Holland Cotter, art critic for the New York Times, is on a month-long visit to China to write a series which will, “explore how China’s shifting self-image is reshaping its art and art institutions.” From the first article, about Chinese museums:
Archaeology pushes its history ever deeper into the past; a racing market economy makes Chinese-ness a mutable identity, under continuous revision. The country and its art institutions seem caught in the tension between self-images: the sovereign civilization apart on one hand, the ambitious scrambler in the global game on the other.
[…] China’s museums come in all sizes and types, from the majestic Shanghai Museum to shabby rooms in small-town Confucian temples. The artifacts are fabulous; what looks from afar like a dim little nothing display can leave you floored. (Contemporary-art museums are for the most part in a separate, still shaky category, an amalgam of public and corporate, for-hire affairs and collectors’ vanity showcases.)

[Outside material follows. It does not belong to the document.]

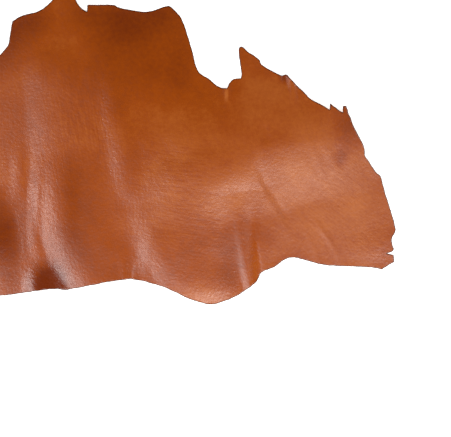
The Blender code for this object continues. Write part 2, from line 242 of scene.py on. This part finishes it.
WAVES = [
    # Broad swell along the middle
    Wave(
        [
            Crest(39, 35, 0.0), Crest(47, 39, 0.9), Crest(57, 44, 1.9), Crest(68, 48.5, 2.8),
            Crest(83, 51.3, 3.5), Crest(97, 53, 3.5), Crest(110, 55.5, 2.9), Crest(121, 58, 1.7),
            Crest(134, 60, 0.8),
        ],
        left=31, right=25, shape=BROW,
    ),
    # Shoulder ridge
    Wave(
        [
            Crest(12, 91, 0.0), Crest(15.5, 80, 0.4), Crest(17.8, 68, 0.9), Crest(18.5, 52, 1.35),
            Crest(19.3, 38, 1.6), Crest(22, 25, 1.6), Crest(27.5, 14, 1.55), Crest(34.5, 4, 1.4),
            Crest(40, -6, 1.3),
        ],
        left=17, right=10.5, shape=CREASED,
    ),
    # Soft rise left of its upper end
    Wave(
        [Crest(15.5, 87, 0.0), Crest(18, 78, 0.8), Crest(19.4, 65, 0.5), Crest(18, 50, 0.0)],
        left=10, right=14, shape=ROUND,
    ),
    # Ridge below the second shank flap
    Wave(
        [Crest(29, 112, 0.9), Crest(29.3, 97, 0.9), Crest(30, 84, 0.7), Crest(33, 64, 0.0)],
        left=14, right=14, shape=ROUND,
    ),
    # Low ridge beside the shoulder ridge, and the next one towards the loin
    Wave(
        [Crest(6.2, 56, 0.0), Crest(6.7, 48, 0.6), Crest(6.9, 38, 0.6), Crest(6.9, 29, 0.0)],
        left=4, right=5.5, shape=ROUND,
    ),
    Wave(
        [
            Crest(-6, 42, 0.0), Crest(-5, 32, 1.3), Crest(-4, 22, 1.85), Crest(-3, 12, 1.2),
            Crest(-2, 2, 0.3),
        ],
        left=13, right=12, shape=ROUND,
    ),
    # Ridge at the backbone cut
    Wave(
        [Crest(11.3, 16, 0.0), Crest(11.7, 9, 0.9), Crest(12.2, 2, 1.8), Crest(13, -6, 2.5)],
        left=8.5, right=6, shape=ROUND,
    ),
    # Left side of the backbone lobe
    Wave(
        [
            Crest(49.5, 34, 0.0), Crest(52.3, 26, 0.9), Crest(55.3, 18, 1.85),
            Crest(59, 10.5, 2.15), Crest(63, 3, 1.75), Crest(66, -4, 1.5),
        ],
        left=28, right=14, shape=ROUND,
    ),
    # Roll of its lower edge
    Wave(
        [
            Crest(58, 7.5, 0.0), Crest(64, 6, 0.6), Crest(69.5, 5.2, 0.8), Crest(75, 5.8, 0.6),
            Crest(80, 8, 0.0),
        ],
        left=12, right=7, shape=ROUND,
    ),
    # Right side of the backbone lobe
    Wave(
        [
            Crest(79, 37, 0.0), Crest(80.4, 30, 0.8), Crest(81.7, 22, 1.4), Crest(83.2, 14, 1.6),
            Crest(85.2, 5, 1.5), Crest(86.4, 0, 1.3),
        ],
        left=20, right=5.8, shape=ROUND,
    ),
    # Low swell over the lobe, which tips its dish towards the edge
    Wave(
        [
            Crest(36, 30, 0.0), Crest(49, 34, 0.5), Crest(61, 37, 1.2), Crest(74, 39, 1.2),
            Crest(88, 40, 0),
        ],
        left=14, right=34, shape=ROUND,
    ),
    # Low ridge along the neck's backbone cut
    Wave(
        [Crest(114, 14, 0.0), Crest(120, 18, 0.5), Crest(128, 19, 0.6), Crest(140, 19, 0.6)],
        left=10.5, right=10, shape=ROUND,
    ),
    # Waves across the loin and the rump
    Wave(
        [
            Crest(-26, 88, 1.7), Crest(-24, 60, 2.4), Crest(-22, 34, 2.2), Crest(-19, 12, 1.7),
            Crest(-18, -8, 1.7),
        ],
        left=15, right=12, shape=ROUND,
    ),
    Wave(
        [Crest(-60, 70, 0.0), Crest(-58, 50, 1.9), Crest(-54, 28, 2.2), Crest(-50, -8, 1.8)],
        left=13, right=14, shape=ROUND,
    ),
]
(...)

Yet most art is an unsettled category in China — “cultural relics” is the preferred term — and museums have complicated uses. They provide aesthetic delectation to be sure, but also moral education, pop entertainment and political propaganda. In a country that, culturally speaking, always has one foot on the gas and the other on the brake, art museums tend to be both innovative and conservative. They’re postmodern or premodern but skip the in between.